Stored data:
────────────────

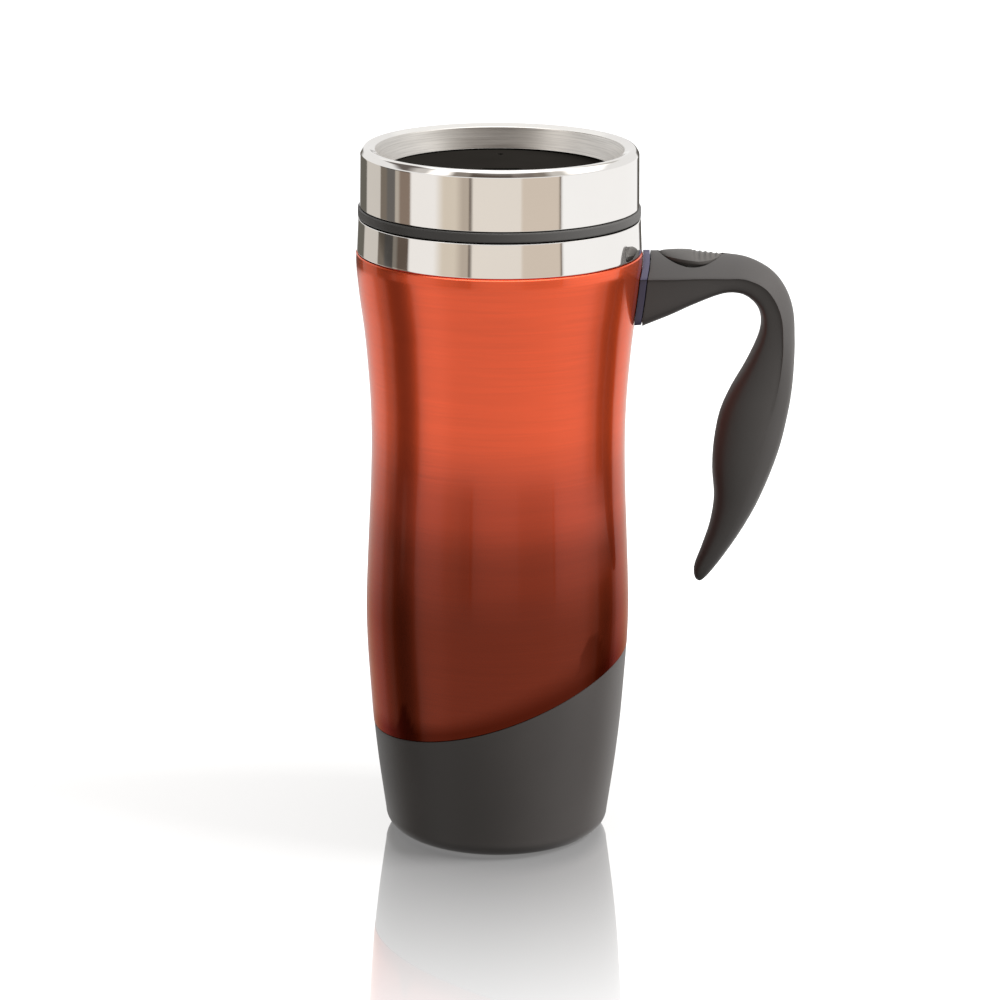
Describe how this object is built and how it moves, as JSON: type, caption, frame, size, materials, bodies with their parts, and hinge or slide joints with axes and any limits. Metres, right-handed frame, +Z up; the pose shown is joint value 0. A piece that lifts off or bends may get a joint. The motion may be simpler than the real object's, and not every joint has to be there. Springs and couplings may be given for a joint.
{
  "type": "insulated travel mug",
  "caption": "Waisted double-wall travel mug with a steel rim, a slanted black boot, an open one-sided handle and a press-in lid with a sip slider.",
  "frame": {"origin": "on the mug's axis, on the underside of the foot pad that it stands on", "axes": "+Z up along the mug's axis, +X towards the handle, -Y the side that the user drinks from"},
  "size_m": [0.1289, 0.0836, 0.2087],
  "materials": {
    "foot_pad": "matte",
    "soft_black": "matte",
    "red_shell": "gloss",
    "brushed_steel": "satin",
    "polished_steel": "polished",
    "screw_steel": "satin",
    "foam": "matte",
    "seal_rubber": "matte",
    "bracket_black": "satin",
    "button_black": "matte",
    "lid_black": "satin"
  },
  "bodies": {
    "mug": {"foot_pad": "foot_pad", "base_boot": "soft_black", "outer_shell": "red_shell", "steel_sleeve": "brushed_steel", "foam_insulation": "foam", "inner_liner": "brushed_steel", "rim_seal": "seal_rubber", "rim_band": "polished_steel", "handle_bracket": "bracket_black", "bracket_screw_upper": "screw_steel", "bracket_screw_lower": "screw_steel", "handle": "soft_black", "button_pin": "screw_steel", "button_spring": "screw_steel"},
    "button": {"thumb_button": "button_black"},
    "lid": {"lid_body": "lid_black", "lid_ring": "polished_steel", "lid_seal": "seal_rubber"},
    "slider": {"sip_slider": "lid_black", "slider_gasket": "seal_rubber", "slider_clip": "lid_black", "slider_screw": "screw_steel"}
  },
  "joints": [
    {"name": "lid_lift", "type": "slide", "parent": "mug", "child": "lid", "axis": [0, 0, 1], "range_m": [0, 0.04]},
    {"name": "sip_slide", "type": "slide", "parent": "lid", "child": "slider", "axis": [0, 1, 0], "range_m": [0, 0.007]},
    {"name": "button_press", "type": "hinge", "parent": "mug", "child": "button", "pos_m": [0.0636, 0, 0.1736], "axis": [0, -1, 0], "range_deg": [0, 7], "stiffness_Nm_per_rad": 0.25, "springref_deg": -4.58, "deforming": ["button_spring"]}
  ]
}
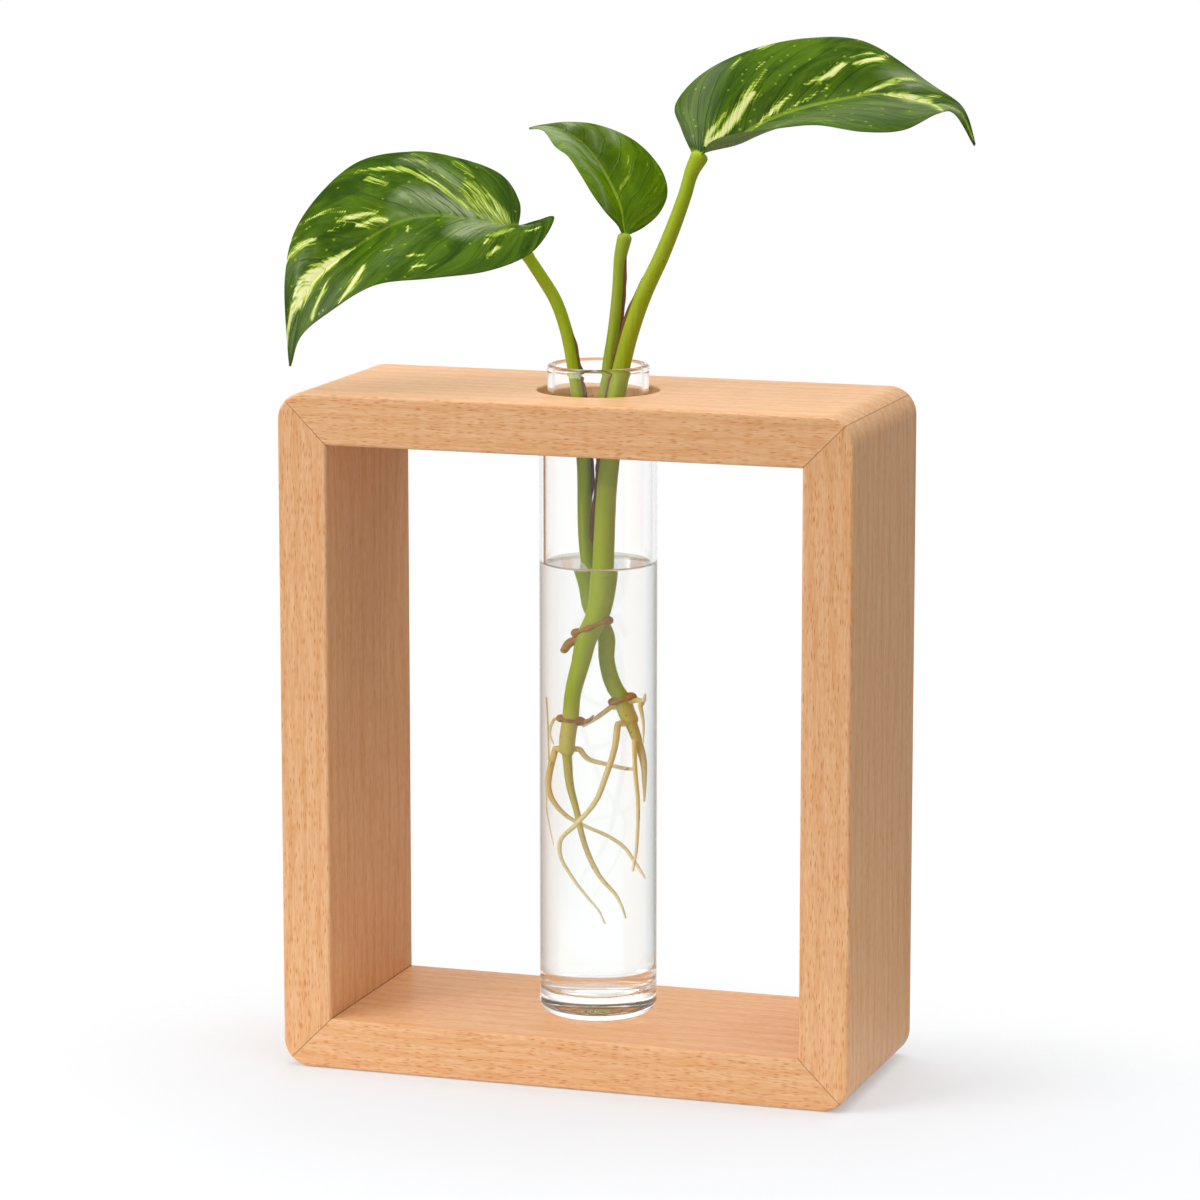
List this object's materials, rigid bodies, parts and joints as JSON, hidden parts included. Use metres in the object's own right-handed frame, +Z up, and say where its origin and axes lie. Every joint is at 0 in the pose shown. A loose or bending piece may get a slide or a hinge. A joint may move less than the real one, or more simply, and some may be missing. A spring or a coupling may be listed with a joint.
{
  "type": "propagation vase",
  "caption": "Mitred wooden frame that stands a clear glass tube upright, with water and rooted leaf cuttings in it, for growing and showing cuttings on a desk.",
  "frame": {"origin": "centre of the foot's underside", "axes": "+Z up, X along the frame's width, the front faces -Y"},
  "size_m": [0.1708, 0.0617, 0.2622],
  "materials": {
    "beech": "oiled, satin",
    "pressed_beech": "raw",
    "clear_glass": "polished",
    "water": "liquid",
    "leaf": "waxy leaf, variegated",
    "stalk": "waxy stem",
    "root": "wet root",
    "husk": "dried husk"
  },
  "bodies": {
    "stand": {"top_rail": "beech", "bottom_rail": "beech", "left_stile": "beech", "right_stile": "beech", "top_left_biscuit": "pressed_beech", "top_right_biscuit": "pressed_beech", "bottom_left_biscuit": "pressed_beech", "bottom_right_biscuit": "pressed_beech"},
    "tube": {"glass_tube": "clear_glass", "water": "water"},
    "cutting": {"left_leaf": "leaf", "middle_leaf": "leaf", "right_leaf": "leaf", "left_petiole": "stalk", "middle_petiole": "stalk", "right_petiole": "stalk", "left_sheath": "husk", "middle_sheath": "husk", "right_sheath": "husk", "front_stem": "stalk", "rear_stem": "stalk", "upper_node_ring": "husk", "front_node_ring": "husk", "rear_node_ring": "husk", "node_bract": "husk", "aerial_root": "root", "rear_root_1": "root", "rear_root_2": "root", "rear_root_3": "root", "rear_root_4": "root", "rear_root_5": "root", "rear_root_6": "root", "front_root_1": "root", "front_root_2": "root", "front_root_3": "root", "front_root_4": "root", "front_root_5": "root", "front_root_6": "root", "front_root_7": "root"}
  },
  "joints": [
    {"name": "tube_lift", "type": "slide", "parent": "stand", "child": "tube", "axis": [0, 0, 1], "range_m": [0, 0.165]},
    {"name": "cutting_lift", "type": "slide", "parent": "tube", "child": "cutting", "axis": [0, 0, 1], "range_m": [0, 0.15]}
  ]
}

────────────────

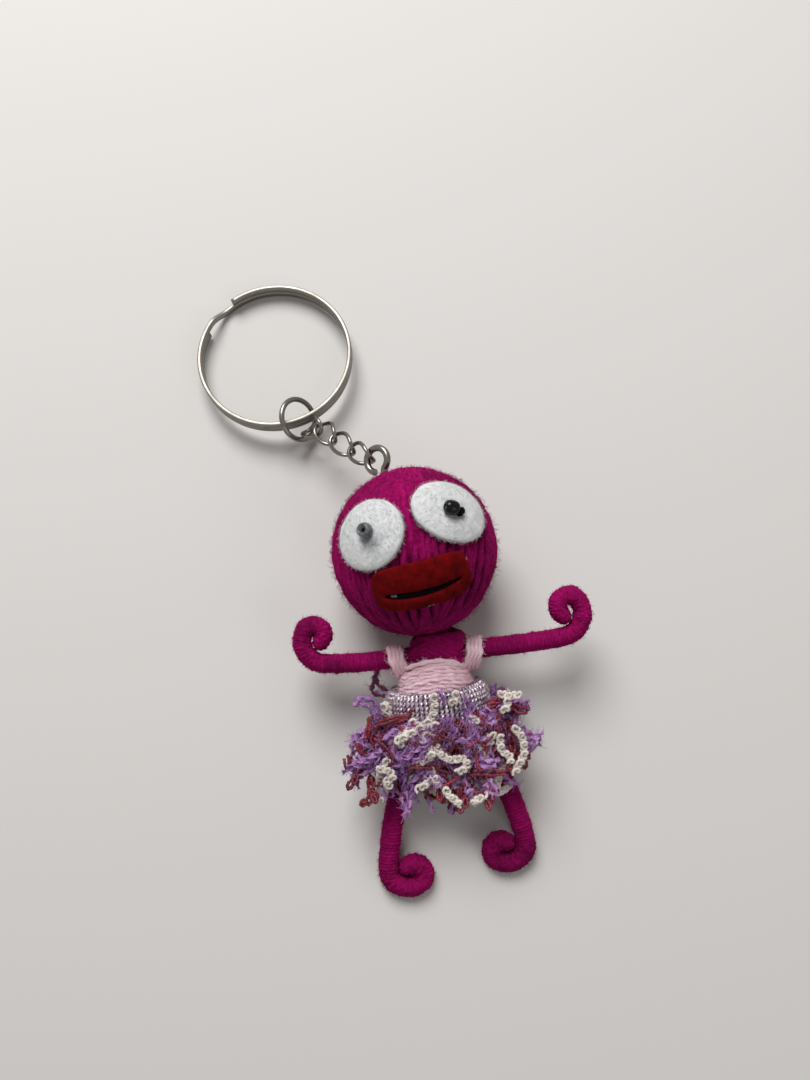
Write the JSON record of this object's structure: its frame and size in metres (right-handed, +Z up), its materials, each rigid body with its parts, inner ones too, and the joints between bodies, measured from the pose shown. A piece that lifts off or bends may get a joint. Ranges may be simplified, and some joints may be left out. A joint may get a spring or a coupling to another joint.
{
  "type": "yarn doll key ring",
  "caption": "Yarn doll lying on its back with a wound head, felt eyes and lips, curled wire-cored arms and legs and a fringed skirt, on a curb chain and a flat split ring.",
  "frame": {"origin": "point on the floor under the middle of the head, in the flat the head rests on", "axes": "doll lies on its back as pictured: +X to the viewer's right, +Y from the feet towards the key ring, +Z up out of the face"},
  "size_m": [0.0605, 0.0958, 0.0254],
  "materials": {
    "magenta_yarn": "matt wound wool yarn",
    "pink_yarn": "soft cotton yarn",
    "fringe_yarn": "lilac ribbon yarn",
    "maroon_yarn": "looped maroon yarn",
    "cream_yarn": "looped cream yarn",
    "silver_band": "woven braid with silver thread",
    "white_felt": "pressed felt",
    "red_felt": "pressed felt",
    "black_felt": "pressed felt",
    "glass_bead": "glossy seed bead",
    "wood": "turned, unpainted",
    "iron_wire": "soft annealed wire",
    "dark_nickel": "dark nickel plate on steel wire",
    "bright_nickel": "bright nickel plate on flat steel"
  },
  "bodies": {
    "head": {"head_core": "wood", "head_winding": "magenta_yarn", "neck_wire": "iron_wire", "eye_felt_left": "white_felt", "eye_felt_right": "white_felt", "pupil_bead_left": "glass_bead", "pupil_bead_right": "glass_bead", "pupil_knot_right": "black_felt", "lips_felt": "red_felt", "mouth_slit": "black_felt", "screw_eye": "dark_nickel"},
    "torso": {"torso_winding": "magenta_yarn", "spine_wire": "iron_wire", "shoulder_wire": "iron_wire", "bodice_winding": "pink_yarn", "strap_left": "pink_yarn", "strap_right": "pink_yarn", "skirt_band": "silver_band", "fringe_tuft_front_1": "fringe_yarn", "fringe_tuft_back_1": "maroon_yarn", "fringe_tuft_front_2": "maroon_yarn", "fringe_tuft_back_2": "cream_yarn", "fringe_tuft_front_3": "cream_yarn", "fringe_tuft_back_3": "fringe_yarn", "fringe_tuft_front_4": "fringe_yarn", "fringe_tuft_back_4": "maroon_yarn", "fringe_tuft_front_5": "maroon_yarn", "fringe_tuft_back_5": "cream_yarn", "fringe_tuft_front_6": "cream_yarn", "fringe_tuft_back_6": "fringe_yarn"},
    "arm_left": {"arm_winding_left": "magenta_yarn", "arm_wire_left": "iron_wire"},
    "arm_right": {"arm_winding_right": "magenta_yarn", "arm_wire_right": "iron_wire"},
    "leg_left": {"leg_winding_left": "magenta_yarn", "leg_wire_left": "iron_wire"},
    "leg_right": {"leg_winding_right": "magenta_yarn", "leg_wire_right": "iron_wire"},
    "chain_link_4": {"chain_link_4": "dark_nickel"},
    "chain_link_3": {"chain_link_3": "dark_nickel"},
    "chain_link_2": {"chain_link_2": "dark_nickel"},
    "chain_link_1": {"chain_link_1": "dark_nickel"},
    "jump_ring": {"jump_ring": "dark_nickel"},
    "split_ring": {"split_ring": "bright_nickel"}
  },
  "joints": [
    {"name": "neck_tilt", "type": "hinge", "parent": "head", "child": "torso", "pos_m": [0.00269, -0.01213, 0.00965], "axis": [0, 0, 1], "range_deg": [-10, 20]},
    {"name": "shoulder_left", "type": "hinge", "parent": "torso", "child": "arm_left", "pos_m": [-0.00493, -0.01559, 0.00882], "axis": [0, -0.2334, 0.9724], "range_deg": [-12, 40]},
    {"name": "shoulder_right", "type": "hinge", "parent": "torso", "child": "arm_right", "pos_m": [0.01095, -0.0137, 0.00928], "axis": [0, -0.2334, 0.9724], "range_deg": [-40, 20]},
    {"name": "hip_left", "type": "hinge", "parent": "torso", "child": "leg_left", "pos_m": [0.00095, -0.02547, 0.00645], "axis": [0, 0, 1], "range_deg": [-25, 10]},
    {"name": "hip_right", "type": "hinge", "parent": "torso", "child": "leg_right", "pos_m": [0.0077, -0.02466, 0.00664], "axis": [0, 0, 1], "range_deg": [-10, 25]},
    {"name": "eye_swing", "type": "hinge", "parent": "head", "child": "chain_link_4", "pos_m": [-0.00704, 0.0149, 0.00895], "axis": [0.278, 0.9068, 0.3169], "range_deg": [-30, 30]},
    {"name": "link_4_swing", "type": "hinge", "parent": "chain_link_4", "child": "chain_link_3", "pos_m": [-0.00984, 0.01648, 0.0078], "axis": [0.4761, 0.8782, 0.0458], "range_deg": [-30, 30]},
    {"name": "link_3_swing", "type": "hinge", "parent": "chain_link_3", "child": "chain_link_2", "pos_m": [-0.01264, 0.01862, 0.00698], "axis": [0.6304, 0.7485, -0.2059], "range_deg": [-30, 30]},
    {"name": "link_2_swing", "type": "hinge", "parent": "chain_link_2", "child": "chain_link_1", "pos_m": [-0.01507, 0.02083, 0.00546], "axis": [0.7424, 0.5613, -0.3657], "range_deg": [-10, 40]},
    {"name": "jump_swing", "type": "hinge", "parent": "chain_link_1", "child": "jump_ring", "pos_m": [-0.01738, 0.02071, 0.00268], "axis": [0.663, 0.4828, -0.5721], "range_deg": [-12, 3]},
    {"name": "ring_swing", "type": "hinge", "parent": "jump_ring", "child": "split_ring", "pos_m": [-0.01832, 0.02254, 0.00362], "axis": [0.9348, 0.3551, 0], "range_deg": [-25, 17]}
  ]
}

────────────────

WRITTEN TASK:
Return every line from the records above that holds the word "pose".

EXERCISE RESPONSE:
Describe how this object is built and how it moves, as JSON: type, caption, frame, size, materials, bodies with their parts, and hinge or slide joints with axes and any limits. Metres, right-handed frame, +Z up; the pose shown is joint value 0. A piece that lifts off or bends may get a joint. The motion may be simpler than the real object's, and not every joint has to be there. Springs and couplings may be given for a joint.
List this object's materials, rigid bodies, parts and joints as JSON, hidden parts included. Use metres in the object's own right-handed frame, +Z up, and say where its origin and axes lie. Every joint is at 0 in the pose shown. A loose or bending piece may get a slide or a hinge. A joint may move less than the real one, or more simply, and some may be missing. A spring or a coupling may be listed with a joint.
Write the JSON record of this object's structure: its frame and size in metres (right-handed, +Z up), its materials, each rigid body with its parts, inner ones too, and the joints between bodies, measured from the pose shown. A piece that lifts off or bends may get a joint. Ranges may be simplified, and some joints may be left out. A joint may get a spring or a coupling to another joint.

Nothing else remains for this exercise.